Weitere Artikel: Auf einer ganzen Seite wird
Rolf Hochhuths neueste Erzählung präsentiert: Sie handelt von einer kurzen Wiederkehr
Erich Maria Remarques nach Berlin zur Aufführung seines Stücks "Die letzte Station" im Jahr 1956 und von seiner Schwester, die in Plötzensee guillotiniert wurde. Regina Mönch blickt auf die deprimierende
Kulturpolitik der Hauptstadt, konstatiert aber: "Die Stimmung ist schlechter als der Zustand der Stadt." Eduard Beaucamp, den wir lange nicht lesen durften, feiert eine große Retrospektive des Außenseiters der DDR-Kunst
Gerhard Altenbourg in
Düsseldorf.
Herbert Helmrich, ehemals Justizminister in Mecklenburg-Vorpommern, greift in die Debatte um die
Hirnforschung ein und unterstellt uns armen Menschen, anders als zum Beispiel
Gerhard Roth, einen
freien Willen.

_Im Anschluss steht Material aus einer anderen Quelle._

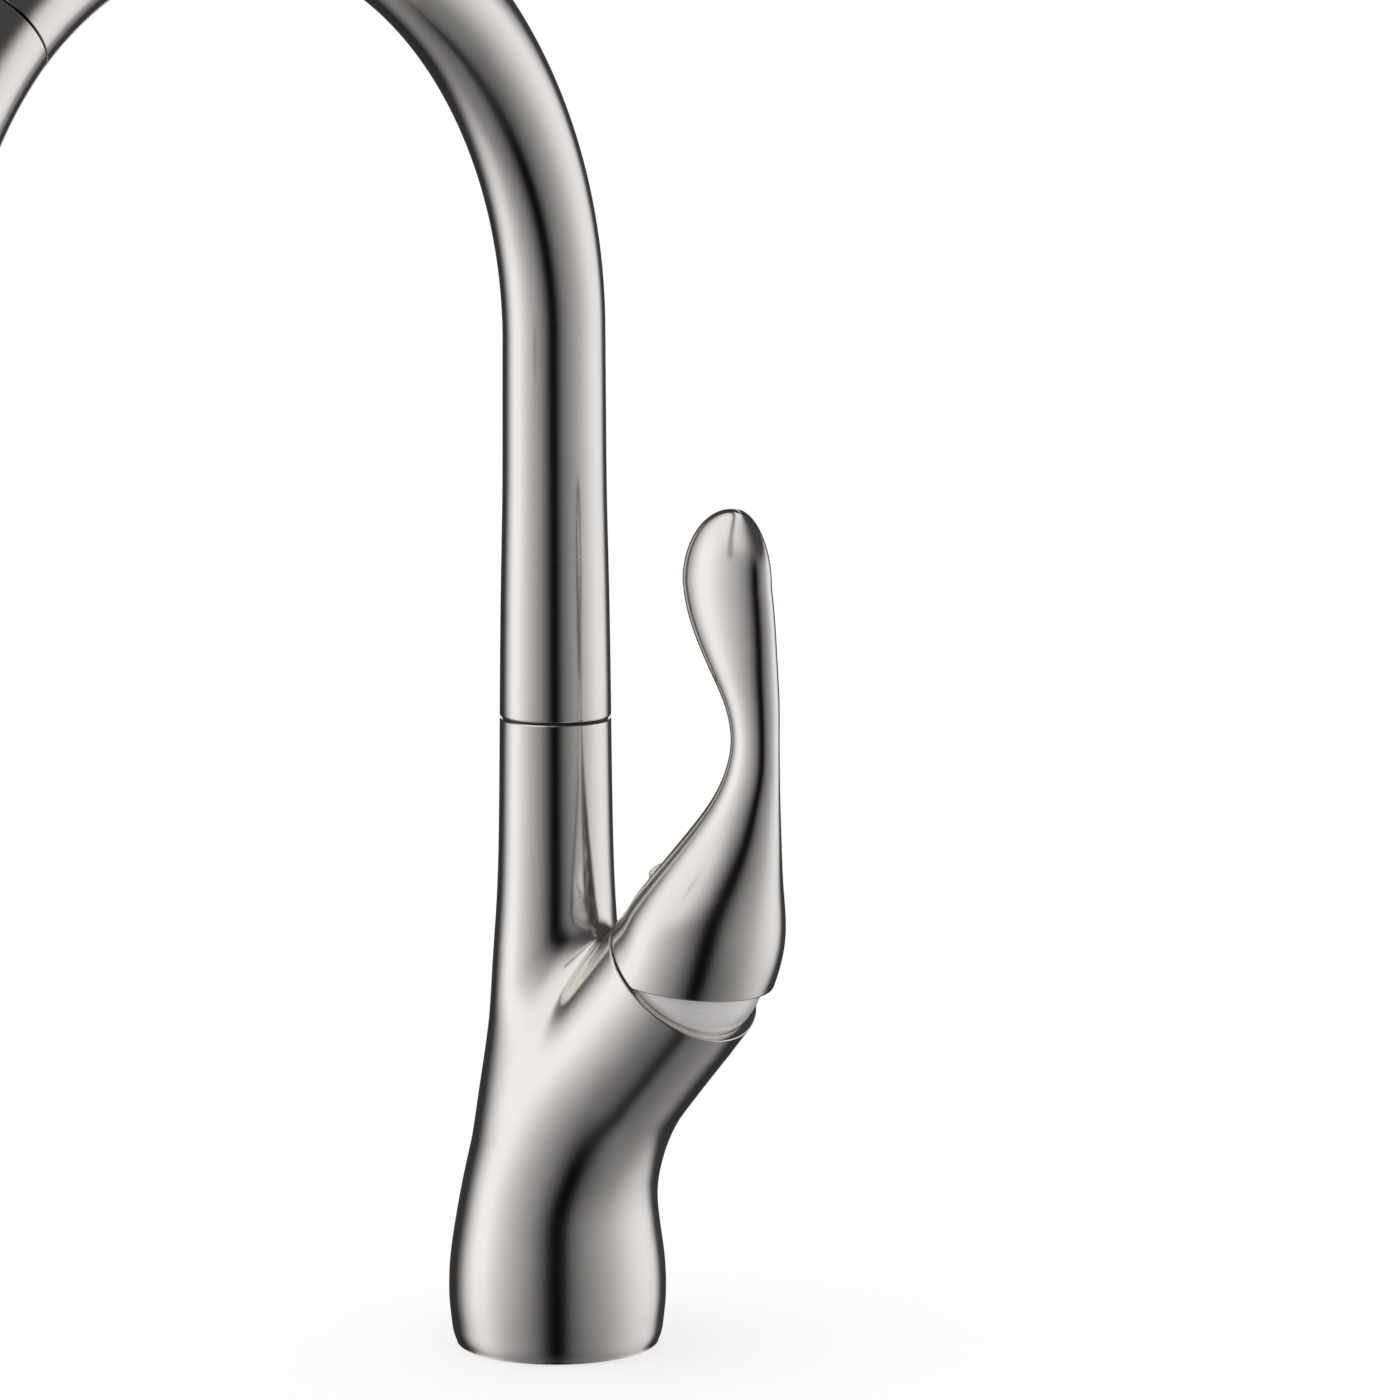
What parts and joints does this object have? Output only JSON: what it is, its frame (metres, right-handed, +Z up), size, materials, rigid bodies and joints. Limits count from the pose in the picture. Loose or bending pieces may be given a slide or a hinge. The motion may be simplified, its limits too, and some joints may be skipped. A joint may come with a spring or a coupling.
{
  "type": "pull-down kitchen faucet",
  "caption": "One-hole kitchen mixer with a swivelling gooseneck spout, a pull-down spray head on a hose and a side lever on a tilted branch.",
  "frame": {"origin": "centre of the base's foot on the deck's top face, on the spout's turning axis", "axes": "+Z up along the neck, -Y toward the sink and the user, where the spout reaches, +X toward the lever"},
  "size_m": [0.1036, 0.2838, 0.4992],
  "materials": {
    "brushed_nickel": "fine satin brushing, warm grey nickel tone",
    "bright_steel": "plain bright steel",
    "bare_brass": "turned brass, unplated",
    "bare_copper": "drawn copper, slightly dulled",
    "black_rubber": "matt moulded rubber",
    "grey_silicone": "soft satin silicone",
    "hose_braid": "braided nylon over a plastic tube",
    "black_plastic": "moulded acetal",
    "grey_plastic": "moulded grey plastic",
    "white_plastic": "moulded white plastic",
    "white_ceramic": "lapped ceramic",
    "stem_metal": "nickel plated brass",
    "clear_plug": "clear moulded plastic"
  },
  "bodies": {
    "root": {"body": "brushed_nickel", "base_gasket": "black_rubber", "mounting_shank": "bare_brass", "rubber_washer": "black_rubber", "steel_washer": "bright_steel", "mounting_nut": "bare_brass", "clamp_screws": "bright_steel", "hot_supply_tube": "bare_copper", "cold_supply_tube": "bare_copper", "hot_inlet_coupler": "bare_brass", "cold_inlet_coupler": "bare_brass", "outlet_tube": "bare_copper", "outlet_plug": "bare_brass", "hose": "hose_braid", "hose_end_nipple": "bare_brass", "upper_glide_ring": "black_plastic", "lower_glide_ring": "black_plastic", "port_seals": "black_rubber", "cartridge_base": "white_plastic", "fixed_disc": "white_ceramic", "cartridge_housing": "white_plastic", "cartridge_nut": "bare_brass", "dome_ring": "brushed_nickel"},
    "spout": {"spout_tube": "brushed_nickel", "spout_sleeve": "bare_brass", "spout_snap_ring": "bright_steel", "spout_o_ring": "black_rubber", "hose_guide_bush": "black_plastic", "dock_collar": "black_plastic"},
    "cartridge_turner": {"cartridge_rotor": "white_plastic", "stem_pin": "bright_steel"},
    "ceramic_slider": {"moving_disc": "white_ceramic", "disc_carrier": "white_plastic"},
    "lever": {"handle": "brushed_nickel", "cartridge_stem": "stem_metal", "handle_set_screw": "bright_steel", "handle_index_plug": "clear_plug"},
    "spray_head": {"spray_head_shell": "brushed_nickel", "head_waterway": "black_plastic", "hose_ferrule": "bright_steel", "hose_swivel_nut": "bare_brass", "check_valve": "white_plastic", "nozzle_plate": "grey_plastic", "nozzle_membrane": "grey_silicone", "aerator_cage": "grey_plastic", "aerator_screen": "bright_steel", "rocker_pin": "bright_steel"},
    "rocker": {"mode_rocker": "brushed_nickel"},
    "spool": {"diverter_spool": "black_plastic"}
  },
  "joints": [
    {"name": "spout_swivel", "type": "hinge", "parent": "root", "child": "spout", "pos_m": [0, 0, 0.1652], "axis": [0, 0, 1], "range_deg": [-75, 75], "deforming": ["hose"]},
    {"name": "handle_turn", "type": "hinge", "parent": "root", "child": "cartridge_turner", "pos_m": [0.04588, 0, 0.10519], "axis": [0.6747, 0, 0.7381], "range_deg": [-45, 45]},
    {"name": "handle_lift", "type": "hinge", "parent": "cartridge_turner", "child": "lever", "pos_m": [0.04588, 0, 0.10519], "axis": [0, 1, 0], "range_deg": [0, 22]},
    {"name": "disc_slide", "type": "slide", "parent": "cartridge_turner", "child": "ceramic_slider", "axis": [-0.7381, 0, 0.6747], "range_m": [0, 0.004]},
    {"name": "head_pull", "type": "slide", "parent": "spout", "child": "spray_head", "axis": [0, -0.7294, -0.684], "range_m": [0, 0.45], "stiffness_N_per_m": 4, "springref_m": -1, "deforming": ["hose"]},
    {"name": "rocker_tilt", "type": "hinge", "parent": "spray_head", "child": "rocker", "pos_m": [0, -0.23818, 0.28464], "axis": [1, 0, 0], "range_deg": [0, 10]},
    {"name": "spool_slide", "type": "slide", "parent": "spray_head", "child": "spool", "axis": [0, 0.9397, -0.342], "range_m": [0, 0.0015]}
  ],
  "couplings": [
    {"joint": "disc_slide", "follows": "handle_lift", "m_per_rad": 0.01},
    {"joint": "spool_slide", "follows": "rocker_tilt", "m_per_rad": 0.008}
  ]
}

Jürgen Richter freut sich über die Rettung einer frühgotischen Kirche in
Backnang. Zhou Derong vergleicht die chinesische
Mao-Renaissance mit der Ostalgie-Welle in Deutschlanbd.
Auf der
Medienseite stellt Jens Wendland, ehemals Hörfunkdirektor des
SFB, fest, dass die
Jugendradios zusehends vom
Internet bedroht werden. Heike Hupertz blickt zurück auf das
amerikanische Fernsehjahr, und Michael Hanfeld misst die
Quoten der großen deutschen Sender -
RTL lag 2003 mal wieder vorn.
Auf der letzten Seite werden Auszüge aus einer Umfrage der
Schweizer Monatshefte zur
Rechtschreibreform veröffentlicht. Andreas Kilb
blickt auf ein
französisches Kinojahr zurück, das nicht so doll gelaufen ist. Und Hannes Hintermeier porträtiert den Verleger
Klaus G. Saur, der vom besitzenden Thomson-Gale-Konzern in den Aufsichtsrat seines wissenschaftlichen K. G. Saur -Verlags verwiesen wurde.
Besprochen wird überdies die Filmkomödie "Unzertrennlich".